LONDON (Reuters) – Consolidation is needed in the global oil refining sector, the chief economist of BP Plc said on Monday, indicating more tough decisions ahead for an industry beset by poor margins.

Oil companies including BP and Royal Dutch Shell have reported billions of dollars of losses from their refining business in the fourth quarter 2009 as the economic crisis hit fuel demand.

“To put it bluntly and shortly, there will have to be some consolidation in the global refining industry,” BP’s Christof Ruehl said at the IP Week oil and gas industry conference.

Oil refiners faced a double blow in 2009 when world demand for fuel fell because of recession just as a host of new refining projects planned during the boom years came on stream, squeezing margins.

Additions to global oil refining capacity in 2009 were the highest in 30 years, Ruehl estimates.

Shell is looking to divest 15 percent of its global refining. U.S. rival Chevron plans to close some of its refineries but has yet to say where.

The BP official said so-called simple refineries — without the capacity to convert heavy oil products into lighter fuels such as gasoline — would be most likely to close. Still, it was not simply a matter of closing plants for good.
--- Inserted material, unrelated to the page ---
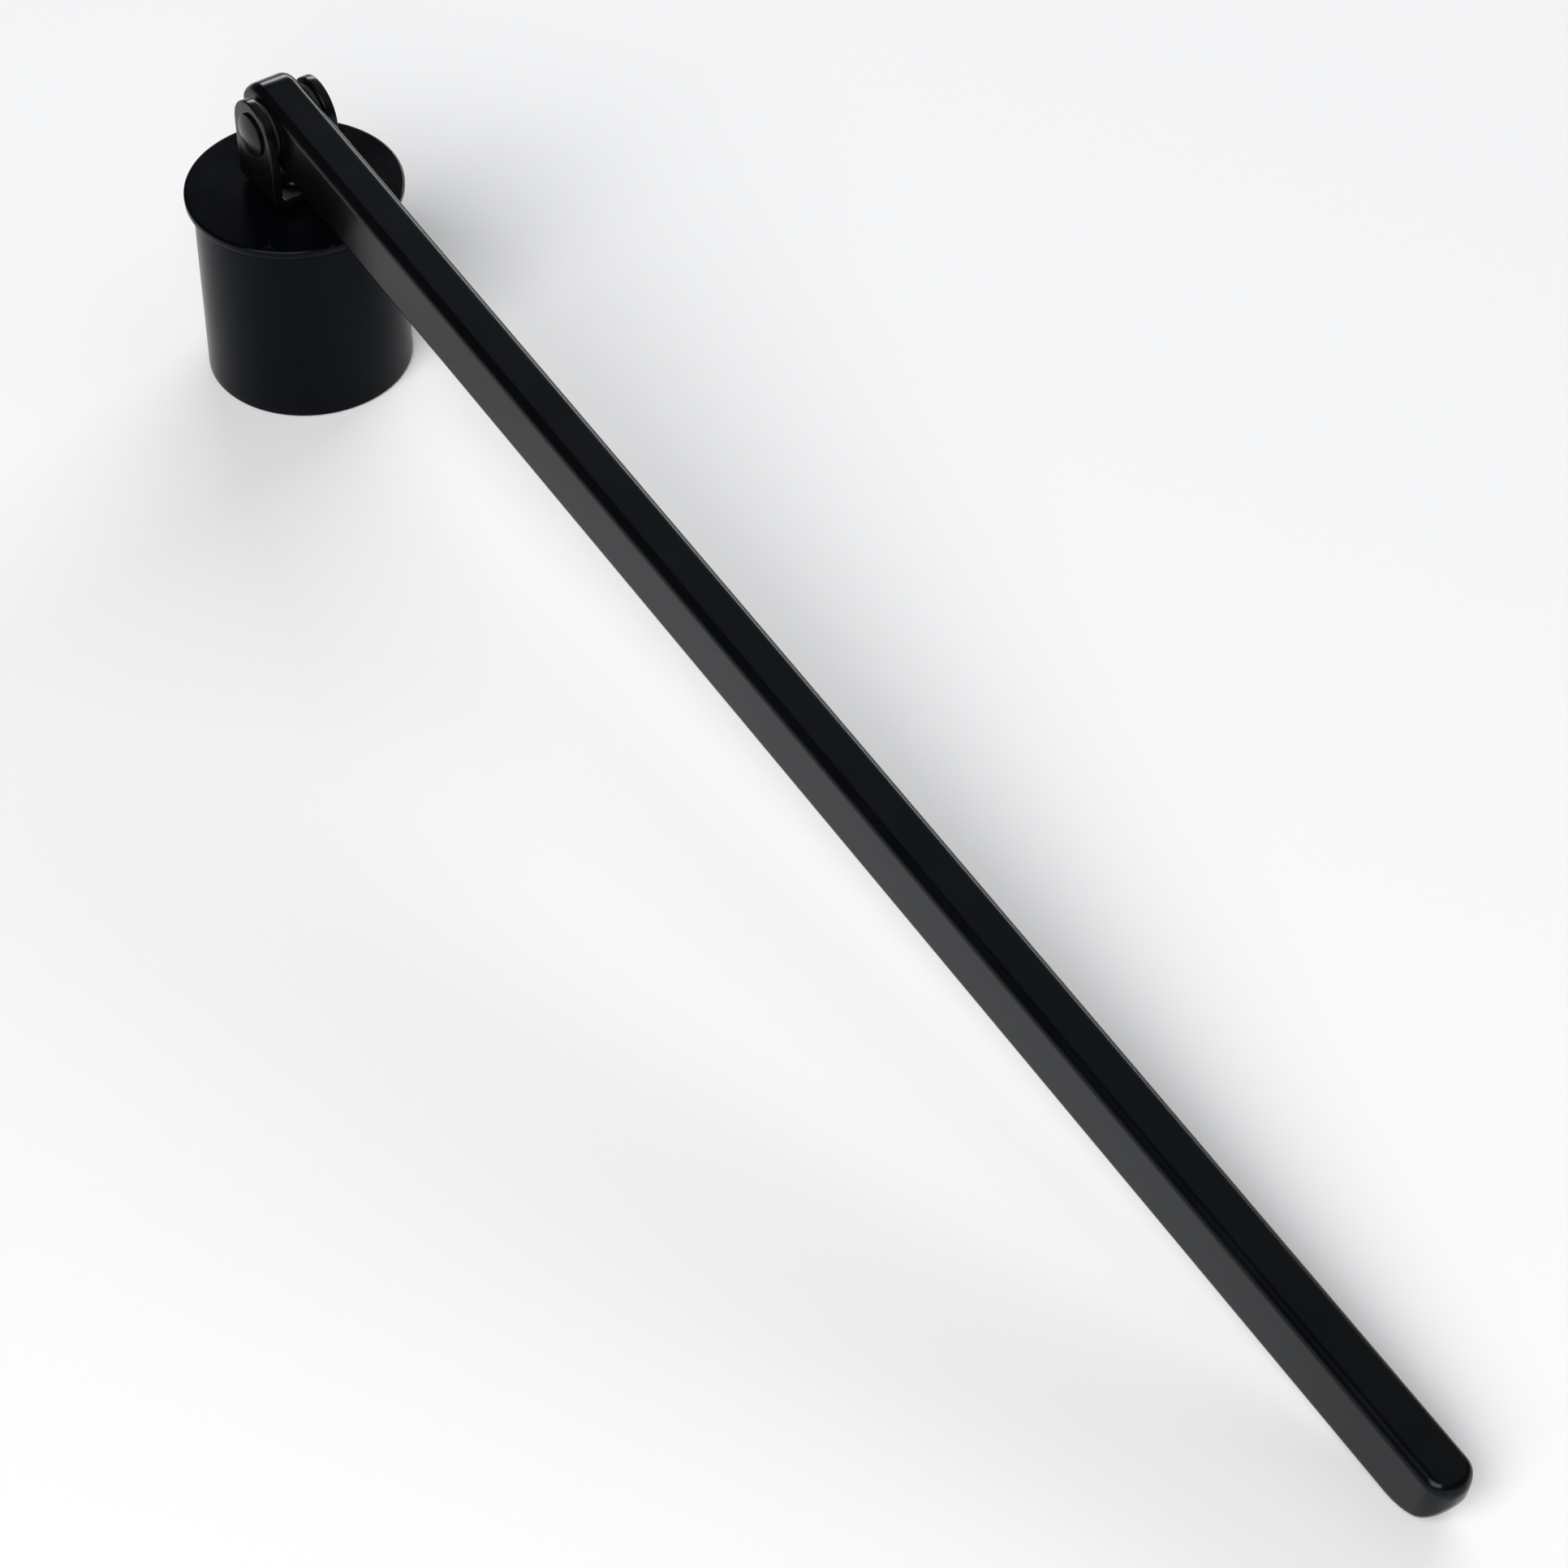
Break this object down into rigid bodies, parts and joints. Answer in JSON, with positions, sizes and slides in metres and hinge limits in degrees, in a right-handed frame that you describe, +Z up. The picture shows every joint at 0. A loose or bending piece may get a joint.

“This is most likely to be not just about permanent shutdowns — it’s about mothballing, running down crude runs, changing configurations,” he told reporters.

DISADVANTAGE

Refineries in developed markets will be at a disadvantage compared with those in emerging markets, where governments often subsidies fuel prices, BP’s Ruehl said.

“You would expect the impact on refiners to be worse in countries where there is no protection,” he said.

Ruehl said he expected global refining utilization rates to fall in 2010.

Oil demand in developed OECD countries has peaked, according to BP and some other forecasts, while consumption is still expected to rise in emerging economies, such as China, for the foreseeable future.

Ruehl said he expected oil majors to seek acquisitions in China and other parts of Asia.

“These are the growing markets,” he said.

An Exxon Mobil executive attending the conference said the company was always reviewing the profitability of its assets worldwide, but any sale of the Exxon’s Fawley refinery in the UK was not on the agenda.

“We continue to look at the economics of our operations around the world,” Brad Corson, chairman of Exxon Mobil International, said when asked if the company planned any refinery sales.

“We currently have the largest refinery in the UK, Fawley refinery. We pride ourselves on being one of the most cost-effective refineries in the European region and as such we have no imminent plans in that regard.”